Return only the lines between the line holding "band(cap_z - overlap, cap_z" and the line holding "before = set(bpy.data.objects)", the two boundary lines included, exactly as they appear.
___ Information provided
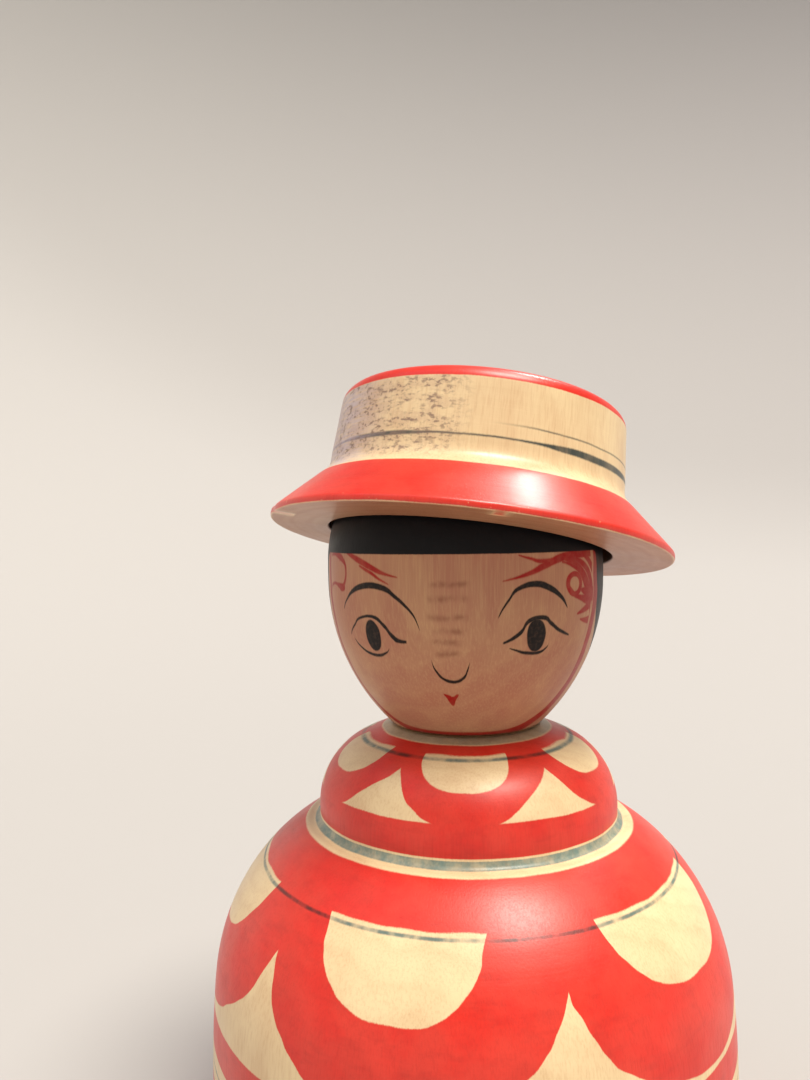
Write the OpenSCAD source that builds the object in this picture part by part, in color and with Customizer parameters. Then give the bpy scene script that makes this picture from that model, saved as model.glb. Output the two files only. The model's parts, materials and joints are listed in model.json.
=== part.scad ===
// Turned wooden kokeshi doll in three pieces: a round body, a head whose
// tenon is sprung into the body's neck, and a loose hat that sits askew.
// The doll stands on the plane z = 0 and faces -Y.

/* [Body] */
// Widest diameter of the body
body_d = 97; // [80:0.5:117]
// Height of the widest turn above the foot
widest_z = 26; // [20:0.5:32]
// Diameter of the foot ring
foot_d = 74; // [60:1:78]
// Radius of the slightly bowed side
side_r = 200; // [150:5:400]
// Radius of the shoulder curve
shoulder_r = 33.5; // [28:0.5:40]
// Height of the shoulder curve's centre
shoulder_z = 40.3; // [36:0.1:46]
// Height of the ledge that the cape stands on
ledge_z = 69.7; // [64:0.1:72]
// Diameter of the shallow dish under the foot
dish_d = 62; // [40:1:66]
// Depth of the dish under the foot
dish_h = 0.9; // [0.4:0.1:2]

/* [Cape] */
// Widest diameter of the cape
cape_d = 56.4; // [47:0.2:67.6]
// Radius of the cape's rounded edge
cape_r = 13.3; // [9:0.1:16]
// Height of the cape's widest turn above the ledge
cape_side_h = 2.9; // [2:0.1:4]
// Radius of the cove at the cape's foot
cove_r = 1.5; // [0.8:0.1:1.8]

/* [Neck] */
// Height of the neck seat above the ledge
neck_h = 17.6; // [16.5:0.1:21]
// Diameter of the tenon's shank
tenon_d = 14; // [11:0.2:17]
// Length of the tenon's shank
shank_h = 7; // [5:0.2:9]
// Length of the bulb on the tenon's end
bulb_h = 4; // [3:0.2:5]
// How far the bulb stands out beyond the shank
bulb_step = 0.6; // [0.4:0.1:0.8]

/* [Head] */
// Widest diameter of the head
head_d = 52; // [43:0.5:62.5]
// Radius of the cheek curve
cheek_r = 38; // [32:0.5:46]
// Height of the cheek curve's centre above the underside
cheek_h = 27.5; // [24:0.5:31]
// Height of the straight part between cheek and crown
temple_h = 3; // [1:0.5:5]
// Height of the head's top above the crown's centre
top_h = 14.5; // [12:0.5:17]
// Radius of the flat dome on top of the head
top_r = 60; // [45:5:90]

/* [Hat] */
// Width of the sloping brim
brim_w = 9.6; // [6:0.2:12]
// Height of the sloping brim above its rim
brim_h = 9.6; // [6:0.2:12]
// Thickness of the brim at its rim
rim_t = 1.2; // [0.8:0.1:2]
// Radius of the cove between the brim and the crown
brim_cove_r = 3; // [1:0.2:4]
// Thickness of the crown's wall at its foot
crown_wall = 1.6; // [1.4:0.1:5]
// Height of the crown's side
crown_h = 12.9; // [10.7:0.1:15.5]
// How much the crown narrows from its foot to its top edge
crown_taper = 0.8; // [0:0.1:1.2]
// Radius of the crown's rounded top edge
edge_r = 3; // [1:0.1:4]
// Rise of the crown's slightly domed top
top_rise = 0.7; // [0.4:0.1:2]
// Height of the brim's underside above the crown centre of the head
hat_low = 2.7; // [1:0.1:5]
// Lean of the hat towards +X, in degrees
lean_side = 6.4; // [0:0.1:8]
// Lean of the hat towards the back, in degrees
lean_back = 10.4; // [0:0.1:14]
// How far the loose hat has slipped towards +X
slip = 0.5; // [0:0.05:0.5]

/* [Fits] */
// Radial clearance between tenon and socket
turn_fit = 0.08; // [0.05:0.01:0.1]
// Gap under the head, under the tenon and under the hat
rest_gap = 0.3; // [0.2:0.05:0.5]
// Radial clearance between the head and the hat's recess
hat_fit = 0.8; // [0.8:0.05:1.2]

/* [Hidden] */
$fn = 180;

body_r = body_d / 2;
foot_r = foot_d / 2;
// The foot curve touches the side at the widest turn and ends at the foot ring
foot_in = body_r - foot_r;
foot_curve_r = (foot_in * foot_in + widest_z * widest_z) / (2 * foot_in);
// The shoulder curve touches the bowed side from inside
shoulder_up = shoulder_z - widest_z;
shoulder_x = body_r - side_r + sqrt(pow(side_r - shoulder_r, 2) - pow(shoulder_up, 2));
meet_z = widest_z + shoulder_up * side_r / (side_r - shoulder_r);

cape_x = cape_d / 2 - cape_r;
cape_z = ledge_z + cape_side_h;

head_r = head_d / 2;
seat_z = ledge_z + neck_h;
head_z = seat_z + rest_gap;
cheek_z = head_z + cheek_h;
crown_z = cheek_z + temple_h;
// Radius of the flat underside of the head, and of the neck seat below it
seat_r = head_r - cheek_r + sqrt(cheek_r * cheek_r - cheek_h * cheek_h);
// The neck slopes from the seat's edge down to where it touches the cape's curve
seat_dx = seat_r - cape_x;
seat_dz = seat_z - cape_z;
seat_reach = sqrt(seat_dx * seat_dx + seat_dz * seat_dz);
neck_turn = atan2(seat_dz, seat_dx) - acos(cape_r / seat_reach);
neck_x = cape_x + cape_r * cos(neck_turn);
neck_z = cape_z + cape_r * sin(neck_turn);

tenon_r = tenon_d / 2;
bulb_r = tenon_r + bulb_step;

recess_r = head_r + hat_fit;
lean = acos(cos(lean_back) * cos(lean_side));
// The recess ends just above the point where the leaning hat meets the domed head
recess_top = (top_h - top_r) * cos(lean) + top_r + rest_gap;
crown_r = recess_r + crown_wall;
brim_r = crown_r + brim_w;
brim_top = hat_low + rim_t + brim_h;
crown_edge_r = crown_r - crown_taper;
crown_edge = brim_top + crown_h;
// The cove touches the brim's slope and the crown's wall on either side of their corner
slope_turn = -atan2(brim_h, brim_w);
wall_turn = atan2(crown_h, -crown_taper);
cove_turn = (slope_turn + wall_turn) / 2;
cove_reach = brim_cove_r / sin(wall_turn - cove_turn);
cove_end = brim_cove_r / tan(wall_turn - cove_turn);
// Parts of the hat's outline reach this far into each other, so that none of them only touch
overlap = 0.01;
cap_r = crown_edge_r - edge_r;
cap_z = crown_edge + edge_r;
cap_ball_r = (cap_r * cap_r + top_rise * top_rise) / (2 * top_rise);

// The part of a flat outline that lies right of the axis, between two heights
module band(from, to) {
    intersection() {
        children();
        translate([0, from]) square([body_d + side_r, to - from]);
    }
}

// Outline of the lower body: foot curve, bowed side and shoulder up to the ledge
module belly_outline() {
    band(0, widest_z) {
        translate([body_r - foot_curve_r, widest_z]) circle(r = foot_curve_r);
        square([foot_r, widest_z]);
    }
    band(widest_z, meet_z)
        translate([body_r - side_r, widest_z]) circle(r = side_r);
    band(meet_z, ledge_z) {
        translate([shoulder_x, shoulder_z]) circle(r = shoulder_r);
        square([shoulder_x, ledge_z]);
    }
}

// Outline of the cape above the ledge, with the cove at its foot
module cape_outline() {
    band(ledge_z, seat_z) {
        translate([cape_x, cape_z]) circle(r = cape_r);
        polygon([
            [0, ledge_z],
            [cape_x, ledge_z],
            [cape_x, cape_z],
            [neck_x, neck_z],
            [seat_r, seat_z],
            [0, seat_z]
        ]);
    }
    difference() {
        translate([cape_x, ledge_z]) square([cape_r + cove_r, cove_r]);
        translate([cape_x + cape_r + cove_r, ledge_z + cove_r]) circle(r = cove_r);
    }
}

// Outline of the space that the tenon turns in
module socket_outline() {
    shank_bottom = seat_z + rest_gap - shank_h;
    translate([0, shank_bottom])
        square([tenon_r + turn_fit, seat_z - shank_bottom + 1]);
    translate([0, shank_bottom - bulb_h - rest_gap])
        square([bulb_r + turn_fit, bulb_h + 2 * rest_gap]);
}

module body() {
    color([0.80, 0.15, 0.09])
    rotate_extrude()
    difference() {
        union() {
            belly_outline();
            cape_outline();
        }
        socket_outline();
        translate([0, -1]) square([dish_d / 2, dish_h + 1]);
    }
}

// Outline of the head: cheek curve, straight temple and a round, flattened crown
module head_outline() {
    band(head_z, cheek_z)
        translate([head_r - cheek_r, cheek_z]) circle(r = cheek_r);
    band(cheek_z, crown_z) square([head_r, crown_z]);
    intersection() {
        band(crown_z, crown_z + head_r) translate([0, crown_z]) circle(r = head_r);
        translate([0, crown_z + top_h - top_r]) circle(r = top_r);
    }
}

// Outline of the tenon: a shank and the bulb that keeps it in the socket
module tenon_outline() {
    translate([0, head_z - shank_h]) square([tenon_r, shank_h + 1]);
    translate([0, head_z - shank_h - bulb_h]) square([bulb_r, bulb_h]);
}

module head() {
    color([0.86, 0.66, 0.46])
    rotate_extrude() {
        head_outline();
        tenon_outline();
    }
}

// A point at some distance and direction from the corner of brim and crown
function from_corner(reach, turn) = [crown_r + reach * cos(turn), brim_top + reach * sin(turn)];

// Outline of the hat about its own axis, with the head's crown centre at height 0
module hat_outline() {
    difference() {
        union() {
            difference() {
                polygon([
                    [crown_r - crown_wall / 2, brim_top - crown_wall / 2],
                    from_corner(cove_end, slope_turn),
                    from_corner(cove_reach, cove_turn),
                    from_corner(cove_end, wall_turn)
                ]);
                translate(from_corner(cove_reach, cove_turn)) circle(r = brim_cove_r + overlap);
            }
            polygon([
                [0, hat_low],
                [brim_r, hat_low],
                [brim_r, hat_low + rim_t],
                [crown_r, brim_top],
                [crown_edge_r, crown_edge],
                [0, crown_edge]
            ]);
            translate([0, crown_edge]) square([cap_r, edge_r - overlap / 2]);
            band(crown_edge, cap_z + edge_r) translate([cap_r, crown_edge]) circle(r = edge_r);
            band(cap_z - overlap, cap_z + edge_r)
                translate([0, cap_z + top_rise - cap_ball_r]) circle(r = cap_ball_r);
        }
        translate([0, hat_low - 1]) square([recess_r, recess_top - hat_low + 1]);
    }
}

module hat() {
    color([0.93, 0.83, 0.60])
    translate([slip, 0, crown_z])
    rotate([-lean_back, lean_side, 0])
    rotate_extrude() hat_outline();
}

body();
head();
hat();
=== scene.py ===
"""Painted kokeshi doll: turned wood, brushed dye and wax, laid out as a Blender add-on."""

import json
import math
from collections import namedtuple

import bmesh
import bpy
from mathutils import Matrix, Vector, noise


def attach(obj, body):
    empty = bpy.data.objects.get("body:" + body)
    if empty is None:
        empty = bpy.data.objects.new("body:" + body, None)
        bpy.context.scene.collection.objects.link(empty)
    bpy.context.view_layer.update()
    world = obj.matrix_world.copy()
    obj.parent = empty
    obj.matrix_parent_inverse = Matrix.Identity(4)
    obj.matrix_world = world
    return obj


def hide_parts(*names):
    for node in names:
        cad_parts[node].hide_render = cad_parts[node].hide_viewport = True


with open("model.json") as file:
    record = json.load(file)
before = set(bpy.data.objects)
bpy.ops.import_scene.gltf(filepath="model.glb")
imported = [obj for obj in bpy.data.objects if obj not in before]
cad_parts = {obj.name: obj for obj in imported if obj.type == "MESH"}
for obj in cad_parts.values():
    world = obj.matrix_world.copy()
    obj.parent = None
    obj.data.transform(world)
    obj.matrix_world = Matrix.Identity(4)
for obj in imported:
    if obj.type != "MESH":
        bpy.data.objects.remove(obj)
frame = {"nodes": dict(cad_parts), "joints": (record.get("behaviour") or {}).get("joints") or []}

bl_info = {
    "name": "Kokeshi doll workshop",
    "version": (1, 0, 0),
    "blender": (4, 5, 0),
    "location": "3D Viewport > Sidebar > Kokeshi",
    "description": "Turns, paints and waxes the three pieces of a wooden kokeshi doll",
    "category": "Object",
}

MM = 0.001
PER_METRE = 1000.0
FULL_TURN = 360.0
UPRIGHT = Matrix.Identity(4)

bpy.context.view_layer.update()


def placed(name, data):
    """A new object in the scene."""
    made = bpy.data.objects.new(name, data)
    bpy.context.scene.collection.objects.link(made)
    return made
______
**The solution**
            band(cap_z - overlap, cap_z + edge_r)
                translate([0, cap_z + top_rise - cap_ball_r]) circle(r = cap_ball_r);
        }
        translate([0, hat_low - 1]) square([recess_r, recess_top - hat_low + 1]);
    }
}

module hat() {
    color([0.93, 0.83, 0.60])
    translate([slip, 0, crown_z])
    rotate([-lean_back, lean_side, 0])
    rotate_extrude() hat_outline();
}

body();
head();
hat();
=== scene.py ===
"""Painted kokeshi doll: turned wood, brushed dye and wax, laid out as a Blender add-on."""

import json
import math
from collections import namedtuple

import bmesh
import bpy
from mathutils import Matrix, Vector, noise


def attach(obj, body):
    empty = bpy.data.objects.get("body:" + body)
    if empty is None:
        empty = bpy.data.objects.new("body:" + body, None)
        bpy.context.scene.collection.objects.link(empty)
    bpy.context.view_layer.update()
    world = obj.matrix_world.copy()
    obj.parent = empty
    obj.matrix_parent_inverse = Matrix.Identity(4)
    obj.matrix_world = world
    return obj


def hide_parts(*names):
    for node in names:
        cad_parts[node].hide_render = cad_parts[node].hide_viewport = True


with open("model.json") as file:
    record = json.load(file)
before = set(bpy.data.objects)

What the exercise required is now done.